Copy these lines exactly and nothing else: from the line holding "impeller_nut();" to the line holding "before = set(bpy.data.objects)", both lines included.

---------- DATA EXCERPT

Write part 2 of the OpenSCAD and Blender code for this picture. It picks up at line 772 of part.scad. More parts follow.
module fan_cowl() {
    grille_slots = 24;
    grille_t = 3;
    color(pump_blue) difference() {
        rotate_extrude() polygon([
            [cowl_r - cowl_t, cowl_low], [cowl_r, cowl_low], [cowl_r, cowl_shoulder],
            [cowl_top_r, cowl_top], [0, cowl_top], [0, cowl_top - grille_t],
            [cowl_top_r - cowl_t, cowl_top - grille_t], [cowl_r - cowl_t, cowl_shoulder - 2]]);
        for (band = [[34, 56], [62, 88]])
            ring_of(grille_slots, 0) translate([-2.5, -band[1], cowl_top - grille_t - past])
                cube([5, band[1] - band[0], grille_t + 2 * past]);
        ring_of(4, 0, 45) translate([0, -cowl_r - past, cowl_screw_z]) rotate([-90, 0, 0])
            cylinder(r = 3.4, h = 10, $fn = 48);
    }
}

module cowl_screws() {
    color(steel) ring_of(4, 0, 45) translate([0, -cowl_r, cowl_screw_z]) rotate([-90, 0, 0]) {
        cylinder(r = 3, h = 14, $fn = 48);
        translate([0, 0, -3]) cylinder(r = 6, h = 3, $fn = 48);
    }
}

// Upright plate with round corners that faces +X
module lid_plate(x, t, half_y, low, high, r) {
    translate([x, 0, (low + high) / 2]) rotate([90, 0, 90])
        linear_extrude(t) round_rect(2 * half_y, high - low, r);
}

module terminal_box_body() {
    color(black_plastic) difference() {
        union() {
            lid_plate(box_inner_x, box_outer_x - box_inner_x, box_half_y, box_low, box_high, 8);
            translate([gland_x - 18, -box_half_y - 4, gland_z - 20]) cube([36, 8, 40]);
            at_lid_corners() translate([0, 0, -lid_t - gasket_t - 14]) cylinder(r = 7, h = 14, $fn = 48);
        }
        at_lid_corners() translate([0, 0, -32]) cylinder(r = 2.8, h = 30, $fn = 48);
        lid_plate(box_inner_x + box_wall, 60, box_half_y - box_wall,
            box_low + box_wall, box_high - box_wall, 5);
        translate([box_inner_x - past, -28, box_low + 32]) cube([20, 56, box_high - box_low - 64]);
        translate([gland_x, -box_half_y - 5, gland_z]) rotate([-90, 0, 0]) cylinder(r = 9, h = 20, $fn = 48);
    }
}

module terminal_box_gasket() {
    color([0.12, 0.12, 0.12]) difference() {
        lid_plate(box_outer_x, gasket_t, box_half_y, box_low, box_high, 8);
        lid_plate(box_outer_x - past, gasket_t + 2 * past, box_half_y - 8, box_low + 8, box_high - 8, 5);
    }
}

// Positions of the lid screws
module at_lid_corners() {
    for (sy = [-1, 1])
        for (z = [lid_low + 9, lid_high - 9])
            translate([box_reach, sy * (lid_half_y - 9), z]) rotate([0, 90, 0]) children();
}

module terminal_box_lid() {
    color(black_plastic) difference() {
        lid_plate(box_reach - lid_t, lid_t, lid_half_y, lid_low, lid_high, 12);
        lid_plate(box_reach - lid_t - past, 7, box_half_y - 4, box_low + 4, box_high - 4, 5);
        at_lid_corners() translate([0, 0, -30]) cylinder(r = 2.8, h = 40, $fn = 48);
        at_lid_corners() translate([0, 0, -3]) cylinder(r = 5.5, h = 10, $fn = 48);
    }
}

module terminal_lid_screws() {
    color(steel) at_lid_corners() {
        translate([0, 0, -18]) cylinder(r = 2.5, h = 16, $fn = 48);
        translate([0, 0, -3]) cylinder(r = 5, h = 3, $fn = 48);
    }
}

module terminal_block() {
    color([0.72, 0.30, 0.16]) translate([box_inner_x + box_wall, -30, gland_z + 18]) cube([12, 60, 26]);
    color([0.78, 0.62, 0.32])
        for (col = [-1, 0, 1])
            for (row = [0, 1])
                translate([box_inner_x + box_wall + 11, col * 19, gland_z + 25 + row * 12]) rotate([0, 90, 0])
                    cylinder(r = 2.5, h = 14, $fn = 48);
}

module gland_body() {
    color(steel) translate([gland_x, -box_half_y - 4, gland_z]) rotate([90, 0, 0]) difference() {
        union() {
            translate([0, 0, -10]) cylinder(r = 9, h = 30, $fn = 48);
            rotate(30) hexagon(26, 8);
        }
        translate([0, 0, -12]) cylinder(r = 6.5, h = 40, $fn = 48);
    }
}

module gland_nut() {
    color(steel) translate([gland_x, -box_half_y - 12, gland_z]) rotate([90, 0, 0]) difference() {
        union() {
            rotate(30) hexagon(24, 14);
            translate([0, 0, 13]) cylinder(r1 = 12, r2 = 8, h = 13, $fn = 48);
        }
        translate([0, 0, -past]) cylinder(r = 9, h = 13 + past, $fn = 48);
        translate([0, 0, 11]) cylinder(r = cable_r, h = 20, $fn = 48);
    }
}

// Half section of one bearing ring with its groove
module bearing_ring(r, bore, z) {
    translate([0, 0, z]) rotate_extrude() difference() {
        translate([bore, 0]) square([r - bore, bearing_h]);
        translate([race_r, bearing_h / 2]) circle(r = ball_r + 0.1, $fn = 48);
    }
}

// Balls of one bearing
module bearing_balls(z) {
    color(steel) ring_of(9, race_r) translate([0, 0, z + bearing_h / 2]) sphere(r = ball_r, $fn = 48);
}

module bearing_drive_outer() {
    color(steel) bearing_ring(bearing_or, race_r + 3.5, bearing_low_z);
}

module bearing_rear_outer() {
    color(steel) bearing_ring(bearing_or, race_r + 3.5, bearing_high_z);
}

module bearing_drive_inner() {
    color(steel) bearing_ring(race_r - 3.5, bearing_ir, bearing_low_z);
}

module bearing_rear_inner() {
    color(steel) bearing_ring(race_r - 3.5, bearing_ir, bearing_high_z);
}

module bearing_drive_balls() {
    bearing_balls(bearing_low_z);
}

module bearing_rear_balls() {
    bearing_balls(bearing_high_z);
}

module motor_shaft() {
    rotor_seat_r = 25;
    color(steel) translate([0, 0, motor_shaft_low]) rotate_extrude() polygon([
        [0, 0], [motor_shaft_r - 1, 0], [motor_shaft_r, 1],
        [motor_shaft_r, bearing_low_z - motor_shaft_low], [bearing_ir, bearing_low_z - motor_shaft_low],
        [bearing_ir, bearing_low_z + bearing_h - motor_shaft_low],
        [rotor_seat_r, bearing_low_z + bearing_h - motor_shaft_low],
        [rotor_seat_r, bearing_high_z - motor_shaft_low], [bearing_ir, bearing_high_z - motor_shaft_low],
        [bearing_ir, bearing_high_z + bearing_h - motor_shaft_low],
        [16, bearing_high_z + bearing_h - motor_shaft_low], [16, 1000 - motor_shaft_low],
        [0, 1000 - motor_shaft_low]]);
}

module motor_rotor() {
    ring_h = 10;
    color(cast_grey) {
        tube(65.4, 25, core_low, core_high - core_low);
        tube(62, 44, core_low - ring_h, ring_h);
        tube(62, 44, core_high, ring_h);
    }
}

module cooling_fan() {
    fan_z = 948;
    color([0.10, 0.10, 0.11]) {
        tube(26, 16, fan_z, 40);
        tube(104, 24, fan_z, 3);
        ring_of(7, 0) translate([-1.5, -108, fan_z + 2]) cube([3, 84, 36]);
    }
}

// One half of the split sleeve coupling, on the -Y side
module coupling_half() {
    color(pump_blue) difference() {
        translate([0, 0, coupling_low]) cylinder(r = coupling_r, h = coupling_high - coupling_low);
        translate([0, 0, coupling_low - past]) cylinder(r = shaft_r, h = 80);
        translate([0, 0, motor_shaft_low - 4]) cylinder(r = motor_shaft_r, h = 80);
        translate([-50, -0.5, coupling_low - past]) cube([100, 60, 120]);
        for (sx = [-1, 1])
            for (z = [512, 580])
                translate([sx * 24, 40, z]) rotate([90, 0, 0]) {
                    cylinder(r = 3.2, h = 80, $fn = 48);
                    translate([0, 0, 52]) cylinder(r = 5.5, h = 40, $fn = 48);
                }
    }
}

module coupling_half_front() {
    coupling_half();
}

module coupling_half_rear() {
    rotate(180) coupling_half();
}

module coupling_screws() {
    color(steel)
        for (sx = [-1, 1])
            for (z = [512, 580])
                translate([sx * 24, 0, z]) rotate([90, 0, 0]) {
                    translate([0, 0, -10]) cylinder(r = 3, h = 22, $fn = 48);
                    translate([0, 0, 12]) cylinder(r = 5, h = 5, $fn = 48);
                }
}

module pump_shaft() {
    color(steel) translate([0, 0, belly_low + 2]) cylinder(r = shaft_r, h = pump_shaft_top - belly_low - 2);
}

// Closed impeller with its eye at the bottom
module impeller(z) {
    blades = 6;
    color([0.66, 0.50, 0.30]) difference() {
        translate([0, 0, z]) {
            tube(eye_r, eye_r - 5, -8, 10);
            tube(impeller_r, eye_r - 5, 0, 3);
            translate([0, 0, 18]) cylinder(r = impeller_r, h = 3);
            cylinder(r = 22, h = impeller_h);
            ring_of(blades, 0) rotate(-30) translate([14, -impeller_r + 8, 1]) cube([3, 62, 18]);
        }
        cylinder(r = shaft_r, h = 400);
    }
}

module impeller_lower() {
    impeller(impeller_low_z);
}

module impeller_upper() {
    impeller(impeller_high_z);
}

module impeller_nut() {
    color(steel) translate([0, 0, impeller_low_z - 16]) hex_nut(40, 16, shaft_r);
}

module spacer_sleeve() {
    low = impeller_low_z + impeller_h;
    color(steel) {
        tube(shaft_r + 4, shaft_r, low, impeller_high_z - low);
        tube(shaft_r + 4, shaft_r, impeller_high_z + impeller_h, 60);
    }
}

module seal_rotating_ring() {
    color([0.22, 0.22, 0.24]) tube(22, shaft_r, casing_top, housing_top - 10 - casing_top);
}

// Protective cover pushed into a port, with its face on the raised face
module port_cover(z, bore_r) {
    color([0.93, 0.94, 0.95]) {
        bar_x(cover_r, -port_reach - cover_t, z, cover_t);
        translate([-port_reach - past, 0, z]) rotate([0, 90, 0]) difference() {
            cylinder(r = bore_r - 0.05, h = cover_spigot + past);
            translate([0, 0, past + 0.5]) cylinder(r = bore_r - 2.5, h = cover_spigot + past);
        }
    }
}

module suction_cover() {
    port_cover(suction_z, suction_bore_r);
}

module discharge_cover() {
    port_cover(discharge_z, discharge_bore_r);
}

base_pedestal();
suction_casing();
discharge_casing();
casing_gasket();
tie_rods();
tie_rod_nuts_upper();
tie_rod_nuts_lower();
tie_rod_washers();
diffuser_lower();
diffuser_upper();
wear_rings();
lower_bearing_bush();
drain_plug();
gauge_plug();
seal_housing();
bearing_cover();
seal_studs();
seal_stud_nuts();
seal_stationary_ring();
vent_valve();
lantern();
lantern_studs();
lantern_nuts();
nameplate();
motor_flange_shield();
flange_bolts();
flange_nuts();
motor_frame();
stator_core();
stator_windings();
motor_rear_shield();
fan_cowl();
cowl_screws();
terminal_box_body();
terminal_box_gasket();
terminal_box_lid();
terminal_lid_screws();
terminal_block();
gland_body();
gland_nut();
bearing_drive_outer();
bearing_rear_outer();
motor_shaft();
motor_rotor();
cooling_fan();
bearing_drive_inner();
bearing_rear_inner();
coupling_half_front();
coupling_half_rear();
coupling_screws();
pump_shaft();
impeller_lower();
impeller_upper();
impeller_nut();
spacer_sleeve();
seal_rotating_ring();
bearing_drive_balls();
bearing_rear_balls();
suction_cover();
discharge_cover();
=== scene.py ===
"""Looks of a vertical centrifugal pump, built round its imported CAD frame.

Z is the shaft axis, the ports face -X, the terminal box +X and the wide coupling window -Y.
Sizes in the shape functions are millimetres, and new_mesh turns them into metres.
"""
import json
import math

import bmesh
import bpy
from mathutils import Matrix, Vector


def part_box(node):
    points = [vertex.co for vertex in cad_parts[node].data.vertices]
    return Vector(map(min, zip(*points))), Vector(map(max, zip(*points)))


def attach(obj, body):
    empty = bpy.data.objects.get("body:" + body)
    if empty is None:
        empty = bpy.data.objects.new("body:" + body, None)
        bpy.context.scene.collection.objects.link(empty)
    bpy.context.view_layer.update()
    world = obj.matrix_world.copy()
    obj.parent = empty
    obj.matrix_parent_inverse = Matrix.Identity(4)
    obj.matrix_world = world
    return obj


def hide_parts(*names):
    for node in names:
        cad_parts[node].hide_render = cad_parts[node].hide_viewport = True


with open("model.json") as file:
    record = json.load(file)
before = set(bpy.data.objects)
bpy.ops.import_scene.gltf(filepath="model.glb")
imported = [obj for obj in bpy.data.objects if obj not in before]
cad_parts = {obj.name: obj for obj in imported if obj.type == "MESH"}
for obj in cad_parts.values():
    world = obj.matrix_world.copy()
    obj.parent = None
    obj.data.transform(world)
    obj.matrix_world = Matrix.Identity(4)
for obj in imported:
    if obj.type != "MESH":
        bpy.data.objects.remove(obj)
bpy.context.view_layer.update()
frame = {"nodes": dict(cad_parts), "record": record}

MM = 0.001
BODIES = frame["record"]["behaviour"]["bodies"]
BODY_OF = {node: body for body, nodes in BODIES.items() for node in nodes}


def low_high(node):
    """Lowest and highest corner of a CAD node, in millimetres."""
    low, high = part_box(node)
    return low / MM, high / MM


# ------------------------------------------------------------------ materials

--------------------

### TASK RESPONSE
impeller_nut();
spacer_sleeve();
seal_rotating_ring();
bearing_drive_balls();
bearing_rear_balls();
suction_cover();
discharge_cover();
=== scene.py ===
"""Looks of a vertical centrifugal pump, built round its imported CAD frame.

Z is the shaft axis, the ports face -X, the terminal box +X and the wide coupling window -Y.
Sizes in the shape functions are millimetres, and new_mesh turns them into metres.
"""
import json
import math

import bmesh
import bpy
from mathutils import Matrix, Vector


def part_box(node):
    points = [vertex.co for vertex in cad_parts[node].data.vertices]
    return Vector(map(min, zip(*points))), Vector(map(max, zip(*points)))


def attach(obj, body):
    empty = bpy.data.objects.get("body:" + body)
    if empty is None:
        empty = bpy.data.objects.new("body:" + body, None)
        bpy.context.scene.collection.objects.link(empty)
    bpy.context.view_layer.update()
    world = obj.matrix_world.copy()
    obj.parent = empty
    obj.matrix_parent_inverse = Matrix.Identity(4)
    obj.matrix_world = world
    return obj


def hide_parts(*names):
    for node in names:
        cad_parts[node].hide_render = cad_parts[node].hide_viewport = True


with open("model.json") as file:
    record = json.load(file)
before = set(bpy.data.objects)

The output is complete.